Der Hobbyarchäologe Poenicke aus Pfinztal bei Karlsruhe hat dem Zufall nachgeholfen. Schon 1989 entdeckte er bei einer Feldbegehung bei Königsbach (Enzkreis) rund 30 000 Jahre alte Hornsteinklingen, die von Menschenhand gemacht wurden. Das Lager bei Börslingen entdeckt zu haben, sei „ein Riesenglücksfall“ gewesen, sagt er.
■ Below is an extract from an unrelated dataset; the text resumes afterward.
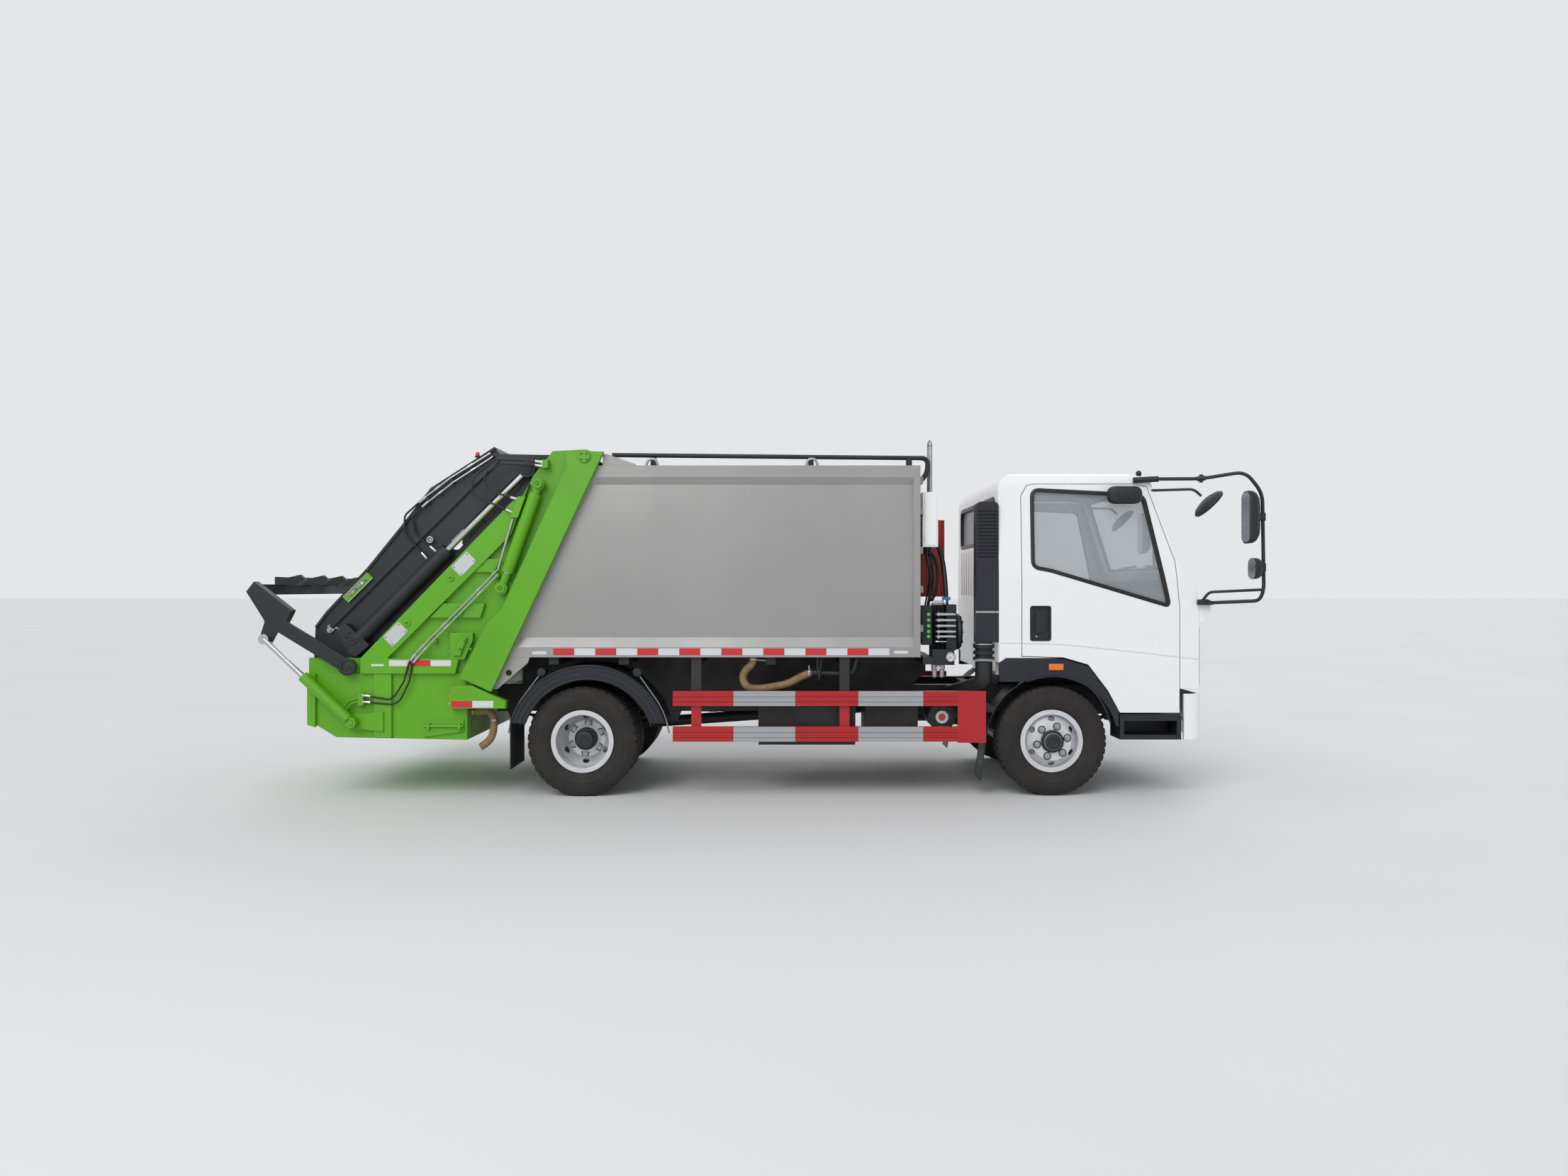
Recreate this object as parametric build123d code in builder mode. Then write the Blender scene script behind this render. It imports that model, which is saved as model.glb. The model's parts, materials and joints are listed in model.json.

Anders als frühere Höhlenlagerstätten seien Freilandflächen der Witterung und menschlichen Nutzung ausgesetzt, weswegen eine seltene Voraussetzung für Entdeckungen gegeben sein müsse: „Die Lössdecke muss abgetragen sein bis zur Sichtbarkeit – aber die Fundstelle selber darf noch nicht abgetragen sein.“

Mit Zelten und Waffen den Tieren hinterher

Seine gezielte Absuche der Albhochflächen startet Poenicke, immerhin 79 Jahre alt, „sowohl im Frühjahr nach der Schneeschmelze als auch im September, wenn die Felder aufgerissen sind, aber noch nicht bestellt.“ Seit 50 Jahren ist er auf solche Weise unterwegs, immer dort, wo sich nach den Regeln der Wahrscheinlichkeit Eiszeitmenschen aufgehalten haben könnten. Die Eiszeitjäger aus dem Geißenklösterle bei Blaubeuren oder des Hohlen Felsen bei Schelklingen zum Beispiel hätten dem Wild nachziehen müssen, sagt Poenicke. „Sie konnten nicht warten, dass die Tiere in ihre Höhlen kommen und sich totschlagen lassen.“ Die frühen Jäger hätten wohl „gewusst, wo etwa die Tiere lang ziehen“ – und sich in Zeltlagern versammelt bereit gehalten.

Funde frühester Menschheitskunst wie die Mammutfiguren aus der Vogelherdhöhle oder die aus dem Geißenklösterle stammenden Flöten aus Schwanenknochen erwartet Poenicke nicht vom Freilandlagerplatz bei Börslingen. Dazu seien solche Stücke nicht robust genug. Auch Harald Floss hat Zweifel, ob die liebevoll „Zoo“ genannte Tiersammlung der Tübinger Universität von hier aus Nachwuchs bekommen kann. Darum gehe es diesmal aber gar nicht in erster Linie, sagt Floss. „Forschung kann nicht nur sein, Fundstücke anzuhäufen. Wir beginnen zu begreifen, wie die Territorien und Einzugsgebiete dieser Menschen waren, wie sie gelebt haben.“ Deren Leben in Höhlen sei „nur ein kleiner Ausschnitt der gesamten Siedlungsweise“.

Ein Schub für die Forschung auf der Alb

Floss glaubt, dass bald immer mehr Spuren frühester Siedlungsgeschichte auf der Schwäbischen Alb entdeckt werden. Schließlich habe sich auch die Suchmethodik verbessert. Freilager bedingen heutigen Kenntnissen zufolge die Existenz von Hornstein in der Umgebung. Zudem gebe es „Geländesituationen, die für den prähistorischen Menschen besonders wichtig waren“. Das gelte insbesondere für die Auswahl von Höhlen. „Spornlagen oberhalb von Tälern, wo ein Nebenfluss in einen größeren Fluss mündet“ seien immer wieder gewählt worden. Von so einer „Mittelterrassenstufe“ aus, im Rücken geschützt von Fels, sagt Floss, habe es sich gut beobachten lassen. Der Professor ist überzeugt: Die Funde dieses Jahres geben der Erforschung des frühen Menschen auf der Schwäbischen Alb eine völlig neue Dynamik.